→ **PROBLEM DESCRIPTION**
From the data that follows, copy every line holding the string "axes".

→ **SUPPLIED DATA**
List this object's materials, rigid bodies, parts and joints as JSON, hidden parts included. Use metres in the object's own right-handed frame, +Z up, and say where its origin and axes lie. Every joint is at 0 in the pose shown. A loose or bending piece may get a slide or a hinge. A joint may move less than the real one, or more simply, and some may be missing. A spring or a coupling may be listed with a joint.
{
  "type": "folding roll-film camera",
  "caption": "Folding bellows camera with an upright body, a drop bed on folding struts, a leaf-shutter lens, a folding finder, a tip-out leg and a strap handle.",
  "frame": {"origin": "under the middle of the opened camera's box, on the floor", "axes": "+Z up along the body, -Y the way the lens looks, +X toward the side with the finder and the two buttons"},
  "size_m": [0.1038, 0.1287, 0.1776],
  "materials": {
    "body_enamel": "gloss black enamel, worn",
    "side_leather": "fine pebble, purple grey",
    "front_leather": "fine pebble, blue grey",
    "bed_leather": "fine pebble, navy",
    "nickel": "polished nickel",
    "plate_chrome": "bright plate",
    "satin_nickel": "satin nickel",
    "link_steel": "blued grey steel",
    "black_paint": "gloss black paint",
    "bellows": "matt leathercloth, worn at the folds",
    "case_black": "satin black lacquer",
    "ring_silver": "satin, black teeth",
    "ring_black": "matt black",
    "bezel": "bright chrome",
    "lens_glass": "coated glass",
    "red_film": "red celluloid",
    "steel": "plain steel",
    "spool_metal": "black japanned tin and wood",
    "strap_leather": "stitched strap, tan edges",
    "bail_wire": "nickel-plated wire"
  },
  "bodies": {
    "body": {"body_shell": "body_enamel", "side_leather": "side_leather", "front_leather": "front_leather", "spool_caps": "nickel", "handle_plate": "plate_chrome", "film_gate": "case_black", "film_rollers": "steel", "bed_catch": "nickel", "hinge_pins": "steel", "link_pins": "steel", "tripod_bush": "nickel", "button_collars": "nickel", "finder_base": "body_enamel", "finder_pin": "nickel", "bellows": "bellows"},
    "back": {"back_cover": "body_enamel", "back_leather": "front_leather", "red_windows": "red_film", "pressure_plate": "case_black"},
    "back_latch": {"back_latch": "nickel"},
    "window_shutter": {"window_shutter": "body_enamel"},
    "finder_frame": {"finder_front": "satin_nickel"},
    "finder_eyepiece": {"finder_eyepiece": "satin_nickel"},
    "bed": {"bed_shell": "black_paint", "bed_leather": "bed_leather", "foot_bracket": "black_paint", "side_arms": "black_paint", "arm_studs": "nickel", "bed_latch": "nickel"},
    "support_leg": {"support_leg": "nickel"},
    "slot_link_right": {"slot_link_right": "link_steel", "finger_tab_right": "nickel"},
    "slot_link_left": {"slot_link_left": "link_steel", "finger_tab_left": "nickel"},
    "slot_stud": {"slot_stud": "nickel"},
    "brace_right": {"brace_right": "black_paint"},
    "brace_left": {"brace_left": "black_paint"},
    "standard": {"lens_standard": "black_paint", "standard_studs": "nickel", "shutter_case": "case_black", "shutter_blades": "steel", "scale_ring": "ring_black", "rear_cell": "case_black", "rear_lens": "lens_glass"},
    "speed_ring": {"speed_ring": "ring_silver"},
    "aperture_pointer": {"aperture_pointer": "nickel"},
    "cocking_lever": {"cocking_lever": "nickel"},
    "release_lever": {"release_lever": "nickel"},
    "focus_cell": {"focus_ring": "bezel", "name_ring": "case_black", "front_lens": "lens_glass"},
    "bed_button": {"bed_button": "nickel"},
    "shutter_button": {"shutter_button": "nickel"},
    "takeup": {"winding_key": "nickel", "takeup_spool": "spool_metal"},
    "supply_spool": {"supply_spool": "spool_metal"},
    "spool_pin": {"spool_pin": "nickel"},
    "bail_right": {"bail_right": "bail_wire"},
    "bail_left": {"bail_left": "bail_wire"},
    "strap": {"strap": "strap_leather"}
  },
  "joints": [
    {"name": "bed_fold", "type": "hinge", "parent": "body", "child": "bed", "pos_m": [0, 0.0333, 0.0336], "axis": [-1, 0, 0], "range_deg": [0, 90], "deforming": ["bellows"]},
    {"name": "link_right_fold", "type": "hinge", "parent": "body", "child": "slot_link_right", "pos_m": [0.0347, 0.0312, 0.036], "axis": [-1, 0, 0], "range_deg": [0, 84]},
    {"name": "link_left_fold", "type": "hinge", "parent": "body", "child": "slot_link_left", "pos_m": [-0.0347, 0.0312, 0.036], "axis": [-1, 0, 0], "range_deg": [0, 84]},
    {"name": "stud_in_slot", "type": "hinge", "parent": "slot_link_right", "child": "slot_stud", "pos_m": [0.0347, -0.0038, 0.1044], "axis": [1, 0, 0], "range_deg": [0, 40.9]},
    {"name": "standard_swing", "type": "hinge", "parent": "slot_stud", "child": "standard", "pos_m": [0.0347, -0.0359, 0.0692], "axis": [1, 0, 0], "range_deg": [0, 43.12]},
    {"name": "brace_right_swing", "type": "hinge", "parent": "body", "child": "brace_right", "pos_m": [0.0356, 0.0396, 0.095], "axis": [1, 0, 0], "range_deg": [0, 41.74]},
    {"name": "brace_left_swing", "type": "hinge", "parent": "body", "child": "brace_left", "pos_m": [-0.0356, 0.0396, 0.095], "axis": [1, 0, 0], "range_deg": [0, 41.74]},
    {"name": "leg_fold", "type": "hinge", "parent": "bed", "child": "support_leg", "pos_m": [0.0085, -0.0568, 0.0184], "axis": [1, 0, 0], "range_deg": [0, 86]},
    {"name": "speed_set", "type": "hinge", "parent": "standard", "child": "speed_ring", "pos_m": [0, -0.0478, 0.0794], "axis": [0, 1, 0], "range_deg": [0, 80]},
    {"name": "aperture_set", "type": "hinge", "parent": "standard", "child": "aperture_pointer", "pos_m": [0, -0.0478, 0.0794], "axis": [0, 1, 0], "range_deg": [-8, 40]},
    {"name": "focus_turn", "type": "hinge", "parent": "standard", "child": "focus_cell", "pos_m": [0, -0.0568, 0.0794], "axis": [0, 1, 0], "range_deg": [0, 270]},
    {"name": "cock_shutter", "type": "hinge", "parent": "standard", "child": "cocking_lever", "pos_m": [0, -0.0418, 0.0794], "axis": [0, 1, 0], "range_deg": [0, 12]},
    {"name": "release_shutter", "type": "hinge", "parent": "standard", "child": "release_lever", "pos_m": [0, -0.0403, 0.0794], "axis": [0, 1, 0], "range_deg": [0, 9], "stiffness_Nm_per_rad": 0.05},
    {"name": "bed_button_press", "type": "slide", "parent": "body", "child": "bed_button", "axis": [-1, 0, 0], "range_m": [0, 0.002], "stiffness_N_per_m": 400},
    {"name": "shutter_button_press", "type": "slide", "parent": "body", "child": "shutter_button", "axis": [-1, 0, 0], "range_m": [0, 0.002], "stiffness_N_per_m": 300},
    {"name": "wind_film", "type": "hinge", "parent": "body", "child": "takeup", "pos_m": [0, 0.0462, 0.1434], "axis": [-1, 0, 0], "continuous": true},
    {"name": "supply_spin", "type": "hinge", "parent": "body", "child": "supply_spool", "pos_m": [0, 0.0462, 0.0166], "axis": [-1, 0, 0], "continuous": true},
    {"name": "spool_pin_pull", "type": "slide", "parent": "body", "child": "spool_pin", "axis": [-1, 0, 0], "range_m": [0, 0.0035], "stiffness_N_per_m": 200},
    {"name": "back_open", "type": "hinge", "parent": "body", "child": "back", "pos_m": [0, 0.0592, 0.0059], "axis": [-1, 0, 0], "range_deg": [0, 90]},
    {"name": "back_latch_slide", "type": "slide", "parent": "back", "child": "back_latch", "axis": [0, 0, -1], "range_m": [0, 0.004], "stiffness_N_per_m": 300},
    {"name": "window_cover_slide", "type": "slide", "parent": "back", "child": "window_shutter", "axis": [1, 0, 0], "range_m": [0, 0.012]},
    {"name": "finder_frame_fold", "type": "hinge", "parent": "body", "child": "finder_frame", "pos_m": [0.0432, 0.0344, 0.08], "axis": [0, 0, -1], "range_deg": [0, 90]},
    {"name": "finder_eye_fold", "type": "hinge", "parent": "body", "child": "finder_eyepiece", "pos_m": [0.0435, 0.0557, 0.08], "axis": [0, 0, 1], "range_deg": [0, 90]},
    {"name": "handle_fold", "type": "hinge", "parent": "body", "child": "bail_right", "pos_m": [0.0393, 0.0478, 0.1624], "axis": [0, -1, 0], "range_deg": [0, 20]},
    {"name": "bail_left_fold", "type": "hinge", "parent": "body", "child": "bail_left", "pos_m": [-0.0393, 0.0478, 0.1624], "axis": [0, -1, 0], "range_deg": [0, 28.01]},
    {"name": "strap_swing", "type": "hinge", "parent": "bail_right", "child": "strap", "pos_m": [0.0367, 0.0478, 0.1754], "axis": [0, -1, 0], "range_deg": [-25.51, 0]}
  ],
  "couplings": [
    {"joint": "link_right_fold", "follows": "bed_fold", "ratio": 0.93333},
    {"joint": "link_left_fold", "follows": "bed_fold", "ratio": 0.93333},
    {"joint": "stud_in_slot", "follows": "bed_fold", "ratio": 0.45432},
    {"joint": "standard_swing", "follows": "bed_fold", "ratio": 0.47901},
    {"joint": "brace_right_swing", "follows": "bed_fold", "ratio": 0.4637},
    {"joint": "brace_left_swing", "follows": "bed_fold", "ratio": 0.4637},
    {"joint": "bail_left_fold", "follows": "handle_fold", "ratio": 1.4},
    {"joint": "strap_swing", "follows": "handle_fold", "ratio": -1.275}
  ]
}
* * *
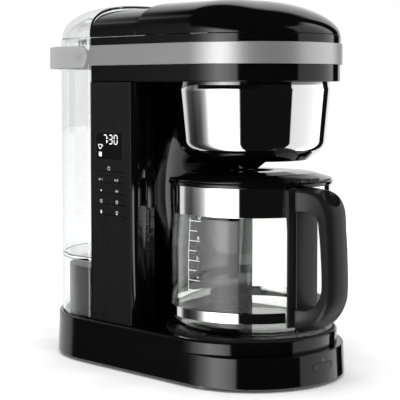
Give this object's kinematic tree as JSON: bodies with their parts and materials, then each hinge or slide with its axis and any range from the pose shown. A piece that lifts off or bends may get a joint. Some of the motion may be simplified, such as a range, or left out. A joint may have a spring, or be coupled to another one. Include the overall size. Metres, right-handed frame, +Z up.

→ **SOLUTION BELOW**
List this object's materials, rigid bodies, parts and joints as JSON, hidden parts included. Use metres in the object's own right-handed frame, +Z up, and say where its origin and axes lie. Every joint is at 0 in the pose shown. A loose or bending piece may get a slide or a hinge. A joint may move less than the real one, or more simply, and some may be missing. A spring or a coupling may be listed with a joint.
  "frame": {"origin": "under the middle of the opened camera's box, on the floor", "axes": "+Z up along the body, -Y the way the lens looks, +X toward the side with the finder and the two buttons"},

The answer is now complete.